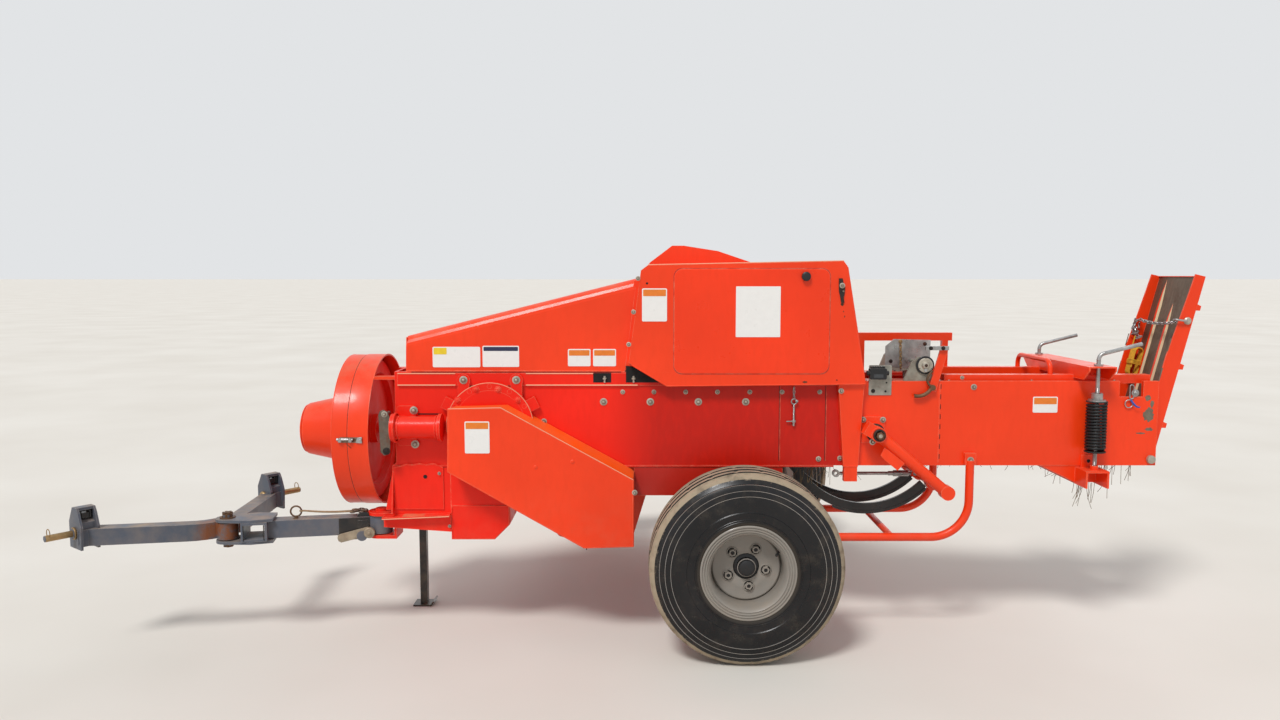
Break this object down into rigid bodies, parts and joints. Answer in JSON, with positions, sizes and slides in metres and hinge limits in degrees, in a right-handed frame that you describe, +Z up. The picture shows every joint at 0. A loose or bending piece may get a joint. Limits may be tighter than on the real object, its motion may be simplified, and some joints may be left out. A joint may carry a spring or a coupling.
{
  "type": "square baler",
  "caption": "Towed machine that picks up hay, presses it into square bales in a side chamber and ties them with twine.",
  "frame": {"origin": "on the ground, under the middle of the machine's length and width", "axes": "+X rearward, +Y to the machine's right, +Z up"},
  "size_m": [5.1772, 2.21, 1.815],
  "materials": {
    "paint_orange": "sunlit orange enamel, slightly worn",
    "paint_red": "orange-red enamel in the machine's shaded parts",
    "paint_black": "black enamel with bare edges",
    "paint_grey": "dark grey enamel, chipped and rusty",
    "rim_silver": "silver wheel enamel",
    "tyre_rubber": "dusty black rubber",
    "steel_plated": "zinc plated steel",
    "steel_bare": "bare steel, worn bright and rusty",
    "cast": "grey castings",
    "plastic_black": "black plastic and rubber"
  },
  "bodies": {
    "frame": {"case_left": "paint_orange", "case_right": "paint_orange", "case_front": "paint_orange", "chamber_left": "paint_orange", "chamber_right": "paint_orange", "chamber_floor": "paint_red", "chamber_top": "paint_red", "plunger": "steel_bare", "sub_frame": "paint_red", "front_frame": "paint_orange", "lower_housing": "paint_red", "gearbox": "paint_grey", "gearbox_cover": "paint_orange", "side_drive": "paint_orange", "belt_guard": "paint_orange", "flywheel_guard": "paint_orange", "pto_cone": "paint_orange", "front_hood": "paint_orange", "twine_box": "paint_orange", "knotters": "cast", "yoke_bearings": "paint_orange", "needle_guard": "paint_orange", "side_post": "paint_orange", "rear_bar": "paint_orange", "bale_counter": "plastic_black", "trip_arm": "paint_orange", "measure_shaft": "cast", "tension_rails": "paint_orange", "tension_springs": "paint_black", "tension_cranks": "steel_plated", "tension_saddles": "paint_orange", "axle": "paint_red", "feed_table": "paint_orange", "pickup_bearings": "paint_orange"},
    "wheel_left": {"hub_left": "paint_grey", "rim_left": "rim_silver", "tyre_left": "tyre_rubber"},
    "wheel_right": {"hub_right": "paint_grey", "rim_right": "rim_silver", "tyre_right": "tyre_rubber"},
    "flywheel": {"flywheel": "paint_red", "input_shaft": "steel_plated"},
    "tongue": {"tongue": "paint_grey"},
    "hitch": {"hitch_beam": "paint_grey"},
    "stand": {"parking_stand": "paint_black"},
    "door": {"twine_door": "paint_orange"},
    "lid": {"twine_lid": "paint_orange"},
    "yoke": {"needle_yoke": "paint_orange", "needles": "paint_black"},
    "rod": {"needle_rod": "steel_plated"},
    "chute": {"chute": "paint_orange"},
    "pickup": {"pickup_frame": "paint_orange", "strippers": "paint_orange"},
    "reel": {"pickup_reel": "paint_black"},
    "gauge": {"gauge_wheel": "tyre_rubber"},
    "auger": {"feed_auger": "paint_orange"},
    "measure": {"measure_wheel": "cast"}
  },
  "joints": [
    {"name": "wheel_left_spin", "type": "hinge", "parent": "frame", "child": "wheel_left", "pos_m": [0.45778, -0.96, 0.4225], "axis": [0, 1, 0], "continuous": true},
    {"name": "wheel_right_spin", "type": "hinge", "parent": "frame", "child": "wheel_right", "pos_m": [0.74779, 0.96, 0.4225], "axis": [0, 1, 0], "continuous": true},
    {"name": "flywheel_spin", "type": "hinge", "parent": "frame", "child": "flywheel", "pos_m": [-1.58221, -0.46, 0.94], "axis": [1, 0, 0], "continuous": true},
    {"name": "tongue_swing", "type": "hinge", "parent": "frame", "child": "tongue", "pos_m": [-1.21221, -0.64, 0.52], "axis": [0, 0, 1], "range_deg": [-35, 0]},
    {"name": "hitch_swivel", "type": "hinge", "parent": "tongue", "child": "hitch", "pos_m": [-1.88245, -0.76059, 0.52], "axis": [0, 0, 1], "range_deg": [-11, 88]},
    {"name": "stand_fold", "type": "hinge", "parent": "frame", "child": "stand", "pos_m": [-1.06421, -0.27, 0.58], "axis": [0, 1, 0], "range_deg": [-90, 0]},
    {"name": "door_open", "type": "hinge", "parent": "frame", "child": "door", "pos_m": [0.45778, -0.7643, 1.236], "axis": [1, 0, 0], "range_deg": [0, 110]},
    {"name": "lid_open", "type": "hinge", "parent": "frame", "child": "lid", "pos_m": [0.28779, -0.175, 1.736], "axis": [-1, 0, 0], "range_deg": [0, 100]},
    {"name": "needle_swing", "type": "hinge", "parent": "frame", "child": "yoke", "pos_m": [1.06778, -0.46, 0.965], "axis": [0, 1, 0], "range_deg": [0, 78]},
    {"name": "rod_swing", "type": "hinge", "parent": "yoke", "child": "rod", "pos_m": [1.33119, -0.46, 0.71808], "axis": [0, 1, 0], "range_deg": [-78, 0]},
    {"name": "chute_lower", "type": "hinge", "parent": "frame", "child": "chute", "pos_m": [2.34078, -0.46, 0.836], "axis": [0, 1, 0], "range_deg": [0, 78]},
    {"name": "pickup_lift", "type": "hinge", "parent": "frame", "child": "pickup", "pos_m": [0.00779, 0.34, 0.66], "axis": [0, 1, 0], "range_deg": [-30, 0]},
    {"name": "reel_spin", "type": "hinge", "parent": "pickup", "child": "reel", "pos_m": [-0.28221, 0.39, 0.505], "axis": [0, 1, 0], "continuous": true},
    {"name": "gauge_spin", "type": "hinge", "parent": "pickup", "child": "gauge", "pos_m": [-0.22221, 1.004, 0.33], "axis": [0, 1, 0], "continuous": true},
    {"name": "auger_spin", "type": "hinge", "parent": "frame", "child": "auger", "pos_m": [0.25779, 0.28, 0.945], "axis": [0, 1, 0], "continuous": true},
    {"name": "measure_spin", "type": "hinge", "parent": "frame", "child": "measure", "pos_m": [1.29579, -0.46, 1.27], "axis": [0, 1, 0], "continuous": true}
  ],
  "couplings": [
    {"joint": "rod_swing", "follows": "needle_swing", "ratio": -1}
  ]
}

____________

## Written exercise
Restate the listing in full, word for word.

## Answer to the task
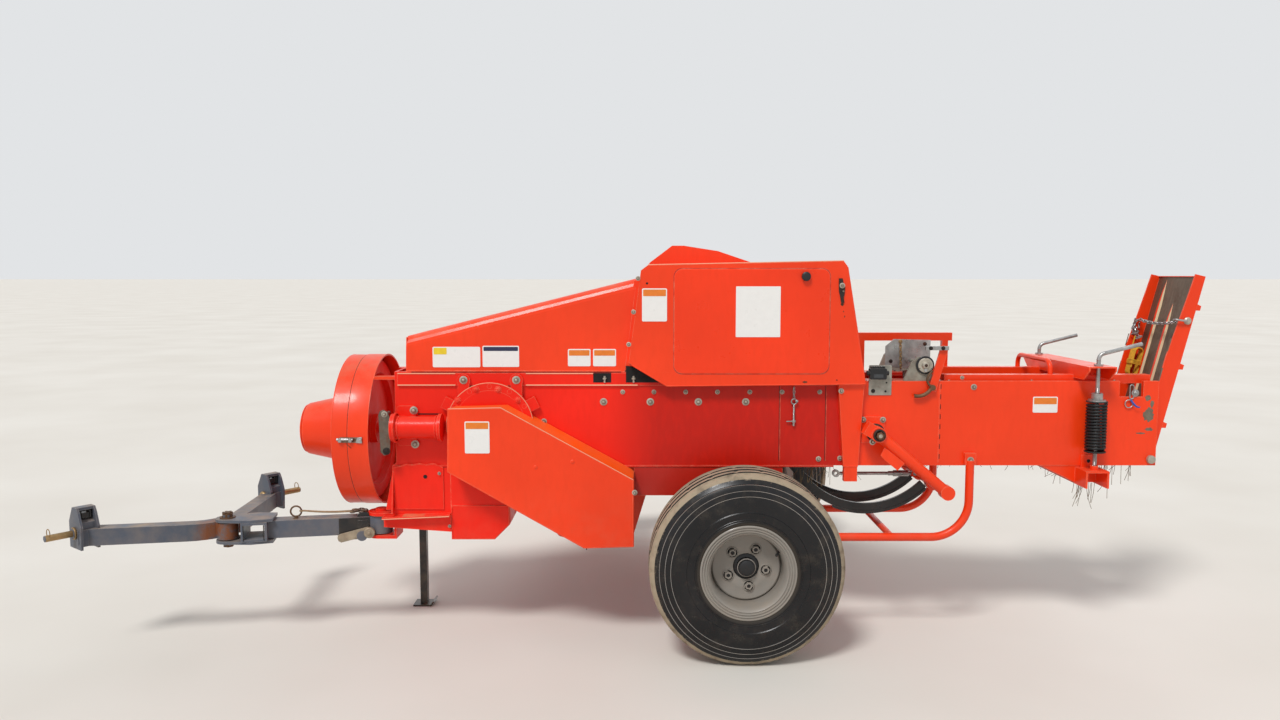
Break this object down into rigid bodies, parts and joints. Answer in JSON, with positions, sizes and slides in metres and hinge limits in degrees, in a right-handed frame that you describe, +Z up. The picture shows every joint at 0. A loose or bending piece may get a joint. Limits may be tighter than on the real object, its motion may be simplified, and some joints may be left out. A joint may carry a spring or a coupling.
{
  "type": "square baler",
  "caption": "Towed machine that picks up hay, presses it into square bales in a side chamber and ties them with twine.",
  "frame": {"origin": "on the ground, under the middle of the machine's length and width", "axes": "+X rearward, +Y to the machine's right, +Z up"},
  "size_m": [5.1772, 2.21, 1.815],
  "materials": {
    "paint_orange": "sunlit orange enamel, slightly worn",
    "paint_red": "orange-red enamel in the machine's shaded parts",
    "paint_black": "black enamel with bare edges",
    "paint_grey": "dark grey enamel, chipped and rusty",
    "rim_silver": "silver wheel enamel",
    "tyre_rubber": "dusty black rubber",
    "steel_plated": "zinc plated steel",
    "steel_bare": "bare steel, worn bright and rusty",
    "cast": "grey castings",
    "plastic_black": "black plastic and rubber"
  },
  "bodies": {
    "frame": {"case_left": "paint_orange", "case_right": "paint_orange", "case_front": "paint_orange", "chamber_left": "paint_orange", "chamber_right": "paint_orange", "chamber_floor": "paint_red", "chamber_top": "paint_red", "plunger": "steel_bare", "sub_frame": "paint_red", "front_frame": "paint_orange", "lower_housing": "paint_red", "gearbox": "paint_grey", "gearbox_cover": "paint_orange", "side_drive": "paint_orange", "belt_guard": "paint_orange", "flywheel_guard": "paint_orange", "pto_cone": "paint_orange", "front_hood": "paint_orange", "twine_box": "paint_orange", "knotters": "cast", "yoke_bearings": "paint_orange", "needle_guard": "paint_orange", "side_post": "paint_orange", "rear_bar": "paint_orange", "bale_counter": "plastic_black", "trip_arm": "paint_orange", "measure_shaft": "cast", "tension_rails": "paint_orange", "tension_springs": "paint_black", "tension_cranks": "steel_plated", "tension_saddles": "paint_orange", "axle": "paint_red", "feed_table": "paint_orange", "pickup_bearings": "paint_orange"},
    "wheel_left": {"hub_left": "paint_grey", "rim_left": "rim_silver", "tyre_left": "tyre_rubber"},
    "wheel_right": {"hub_right": "paint_grey", "rim_right": "rim_silver", "tyre_right": "tyre_rubber"},
    "flywheel": {"flywheel": "paint_red", "input_shaft": "steel_plated"},
    "tongue": {"tongue": "paint_grey"},
    "hitch": {"hitch_beam": "paint_grey"},
    "stand": {"parking_stand": "paint_black"},
    "door": {"twine_door": "paint_orange"},
    "lid": {"twine_lid": "paint_orange"},
    "yoke": {"needle_yoke": "paint_orange", "needles": "paint_black"},
    "rod": {"needle_rod": "steel_plated"},
    "chute": {"chute": "paint_orange"},
    "pickup": {"pickup_frame": "paint_orange", "strippers": "paint_orange"},
    "reel": {"pickup_reel": "paint_black"},
    "gauge": {"gauge_wheel": "tyre_rubber"},
    "auger": {"feed_auger": "paint_orange"},
    "measure": {"measure_wheel": "cast"}
  },
  "joints": [
    {"name": "wheel_left_spin", "type": "hinge", "parent": "frame", "child": "wheel_left", "pos_m": [0.45778, -0.96, 0.4225], "axis": [0, 1, 0], "continuous": true},
    {"name": "wheel_right_spin", "type": "hinge", "parent": "frame", "child": "wheel_right", "pos_m": [0.74779, 0.96, 0.4225], "axis": [0, 1, 0], "continuous": true},
    {"name": "flywheel_spin", "type": "hinge", "parent": "frame", "child": "flywheel", "pos_m": [-1.58221, -0.46, 0.94], "axis": [1, 0, 0], "continuous": true},
    {"name": "tongue_swing", "type": "hinge", "parent": "frame", "child": "tongue", "pos_m": [-1.21221, -0.64, 0.52], "axis": [0, 0, 1], "range_deg": [-35, 0]},
    {"name": "hitch_swivel", "type": "hinge", "parent": "tongue", "child": "hitch", "pos_m": [-1.88245, -0.76059, 0.52], "axis": [0, 0, 1], "range_deg": [-11, 88]},
    {"name": "stand_fold", "type": "hinge", "parent": "frame", "child": "stand", "pos_m": [-1.06421, -0.27, 0.58], "axis": [0, 1, 0], "range_deg": [-90, 0]},
    {"name": "door_open", "type": "hinge", "parent": "frame", "child": "door", "pos_m": [0.45778, -0.7643, 1.236], "axis": [1, 0, 0], "range_deg": [0, 110]},
    {"name": "lid_open", "type": "hinge", "parent": "frame", "child": "lid", "pos_m": [0.28779, -0.175, 1.736], "axis": [-1, 0, 0], "range_deg": [0, 100]},
    {"name": "needle_swing", "type": "hinge", "parent": "frame", "child": "yoke", "pos_m": [1.06778, -0.46, 0.965], "axis": [0, 1, 0], "range_deg": [0, 78]},
    {"name": "rod_swing", "type": "hinge", "parent": "yoke", "child": "rod", "pos_m": [1.33119, -0.46, 0.71808], "axis": [0, 1, 0], "range_deg": [-78, 0]},
    {"name": "chute_lower", "type": "hinge", "parent": "frame", "child": "chute", "pos_m": [2.34078, -0.46, 0.836], "axis": [0, 1, 0], "range_deg": [0, 78]},
    {"name": "pickup_lift", "type": "hinge", "parent": "frame", "child": "pickup", "pos_m": [0.00779, 0.34, 0.66], "axis": [0, 1, 0], "range_deg": [-30, 0]},
    {"name": "reel_spin", "type": "hinge", "parent": "pickup", "child": "reel", "pos_m": [-0.28221, 0.39, 0.505], "axis": [0, 1, 0], "continuous": true},
    {"name": "gauge_spin", "type": "hinge", "parent": "pickup", "child": "gauge", "pos_m": [-0.22221, 1.004, 0.33], "axis": [0, 1, 0], "continuous": true},
    {"name": "auger_spin", "type": "hinge", "parent": "frame", "child": "auger", "pos_m": [0.25779, 0.28, 0.945], "axis": [0, 1, 0], "continuous": true},
    {"name": "measure_spin", "type": "hinge", "parent": "frame", "child": "measure", "pos_m": [1.29579, -0.46, 1.27], "axis": [0, 1, 0], "continuous": true}
  ],
  "couplings": [
    {"joint": "rod_swing", "follows": "needle_swing", "ratio": -1}
  ]
}